DCSAR held its annual Holiday Dinner on December 3, 2020 at 6:30 PM. The virtual dinner was highlighted with a presentation by Dr. Jim Ambuske on the Richard H. Brown Revolutionary War Map Collection which was recently donated to the Library. Featuring over 1,000 individual objects that date between 1740 and 1799 – including manuscript and print maps, bound atlases, watercolor views sheds, and other documents – the collection will offer new opportunities for researching and teaching the history of the American Revolution, Early Republic, and eighteenth-century cartography.
The maps, some of them one-of-kind, drawn in pen, ink and watercolor, come from the collection of Richard H. Brown, a businessman, author and expert on Revolutionary War-era maps and images.
The Fred W. Smith National Library for the Study of George Washington’s recent acquisition of the Richard H. Brown Revolutionary War Map Collection positions the Library as one of the world’s leading centers for the study of cartography in the era of the American Revolution.
Dr. Ambuske is the Digital Historian at the Fred W. Smith National Library for the Study of George Washington at Mount Vernon. He leads the Center for Digital History at the Washington Library, and directs a number of projects, including the Digital Encyclopedia of George Washington.

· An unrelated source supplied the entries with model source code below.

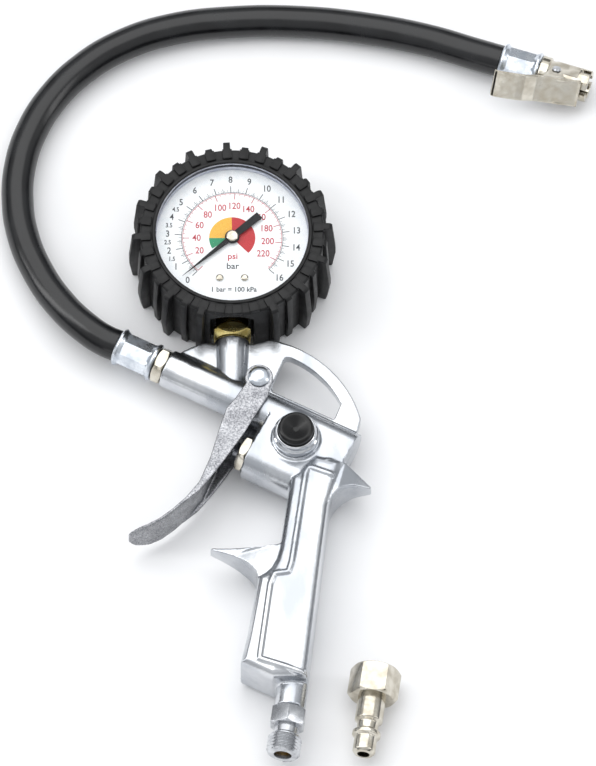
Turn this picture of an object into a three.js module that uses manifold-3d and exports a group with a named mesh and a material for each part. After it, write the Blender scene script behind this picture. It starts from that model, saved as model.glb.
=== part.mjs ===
// Tyre inflator with gauge, lying on its side. Millimetres, +Z up, resting on Z = 0.
// The gun is drawn about the point where the barrel axis meets the gauge stem axis,
// then the whole object is moved so that its origin is under the middle of its box.
import * as THREE from "three";
import { mergeVertices } from "three/addons/utils/BufferGeometryUtils.js";
import Module from "manifold-3d";

const wasm = await Module();
wasm.setup();

const degrees = THREE.MathUtils.degToRad;

// General
const GAP = 0.3; // clearance between pieces that touch
const GRIP_HALF = 11.5;
const MID_Z = GRIP_HALF; // height of the gun's middle plane, as the grip lies on the floor
const ORIGIN = [9.1, -25.6]; // middle of the box without the hose and chuck, in the drawing

// Casting
const BARREL_TILT = -26.8;
const BARREL_R = 7.5;
const BARREL_FRONT = -27.8;
const BARREL_BORE_R = 5.2;
const BARREL_BORE_LENGTH = 14;
const AIR_R = 2.6;
const HOUSING_R = 9.2;
const HOUSING_FRONT = 17.5;
const HOUSING_REAR = 52;
const VALVE_DROP = 19; // barrel axis to valve axis
const VALVE_BORE_R = 5.5;
const VALVE_BORE_END = 48;
const GRIP_ROUND = 3.6;
const GRIP_NECK = 0.84; // thickness of the grip's top as a share of the whole
const CROSS_BORE = HOUSING_FRONT + 9;
const WEB_HALF = 2.3;
const WEB_CENTRE = [4.4, -21.25];
const WEB_R = 46.4;
const WINDOW_R = 41.5;
const STEM_R = 6.6;
const STEM_ROOT_R = 5.8;
const STEM_TOP = 23.8;
const STEM_BORE_R = 5;
const STEM_BORE_LENGTH = 12;
const NECK_R = 6;
const NECK_END = 13; // along the inlet axis
const NECK_BORE_R = 4.9;

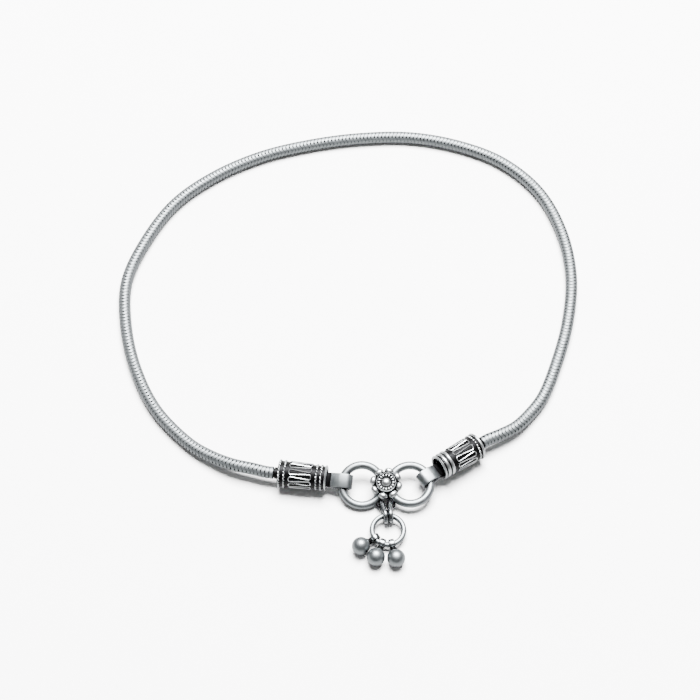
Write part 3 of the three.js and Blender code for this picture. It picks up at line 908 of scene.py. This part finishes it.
@dataclass
class Bail:
    """A double loop of wire through the eye of the flower and round the drop ring."""

    link: FlowerLink
    drop_wire: float = 1.0
    strand_wire: float = 0.86
    spread: float = 1.4
    closed: float = 0.94  # its spread at the drop ring
    step: float = 0.25  # about the longest between two of its points
    span: float = 2.05
    play: float = 0.14
    yaw: float = 8.0

    def near_radius(self) -> float:
        """Gives the radius of its bend round the drop ring."""
        return (self.drop_wire + self.link.bail_wire) / 2 + FIT + self.play

    def near_height(self) -> float:
        """Gives the height of that bend's middle."""
        return self.near_radius() + self.link.bail_wire / 2 + FLOOR_GAP

    def way(self) -> Vector:
        """Gives the direction from the eye to the drop."""
        turn = math.radians(self.yaw)
        return Vector((math.sin(turn), -math.cos(turn), 0))

    def side(self) -> Vector:
        """Gives the direction from one strand to the other."""
        along = self.way()
        return Vector((-along.y, along.x, 0))

    def eye_bar(self) -> Vector:
        """Gives the middle of the eye's bar."""
        layout = self.link.layout
        return Vector((layout.flower_x, layout.flower_y - self.link.eye_reach(), self.link.eye_height))

    def foot(self) -> Vector:
        """Gives the middle of the bend round the drop ring."""
        foot = self.eye_bar() + self.way() * self.span
        foot.z = self.near_height()
        return foot

    def strand(self, way: int) -> list[Vector]:
        """Gives one of its two loops.

        Args:
            way: -1 or 1, for its side.

        Returns:
            The loop's points.
        """
        far, near = self.link.bail_far_radius(), self.near_radius()
        start, along, side = self.eye_bar(), self.way(), self.side()
        rise = self.near_height() - self.link.eye_height
        slope = math.atan2(rise, self.span)
        opening = math.asin((near - far) / math.hypot(self.span, rise))
        half = math.pi / 2
        # Place along the bail, height, radius, first and last angle, and steps of each bend
        bends = [(self.span, self.near_height(), near, -half - opening, half + opening, 22),
                 (0.0, self.link.eye_height, far, half + opening, 3 * half - opening, 18)]
        loop = []
        for forward, height, radius, first, last, steps in bends:
            for k in range(steps + 1):
                angle = slope + first + (last - first) * k / steps
                reach = forward + radius * math.cos(angle)
                share = min(max(reach / self.span, 0.0), 1.0)
                apart = (self.spread + (self.closed - self.spread) * share * share) / 2
                point = Vector((start.x, start.y, height + radius * math.sin(angle)))
                loop.append(point + along * reach + side * (way * apart))
        return self.evened(loop)

    def evened(self, loop: list[Vector]) -> list[Vector]:
        """Adds points on a loop's straight runs, so that its section keeps its shape there.

        Args:
            loop: The loop's points.

        Returns:
            The same points with the added ones between them.
        """
        fuller = []
        for a, b in zip(loop, loop[1:] + loop[:1]):
            cuts = max(1, round((b - a).length / self.step))
            fuller += [a.lerp(b, k / cuts) for k in range(cuts)]
        return fuller

    def build(self) -> None:
        """Makes the bail."""
        loops = Shell()
        for way in (-1, 1):
            loops.loop(self.strand(way), self.side(), round_wire(self.strand_wire, sides=16))
        loops.build("bail", [POLISHED], self.link.layout.origin, "bail")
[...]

Dr. Ambuske discussed the watercolor collection of Charlestown, MA by British officer Richard Williams, done shortly after the Battle of Bunker Hill in June 1775. He focused on the ink and watercolor manuscript panoramic view depicting the area around Boston during the siege after the Battle of Bunker Hill, as seen from across the river at Beacon Hill. The maps are useful to communicate events of the early Revolutionary War period since we do not have any photographs.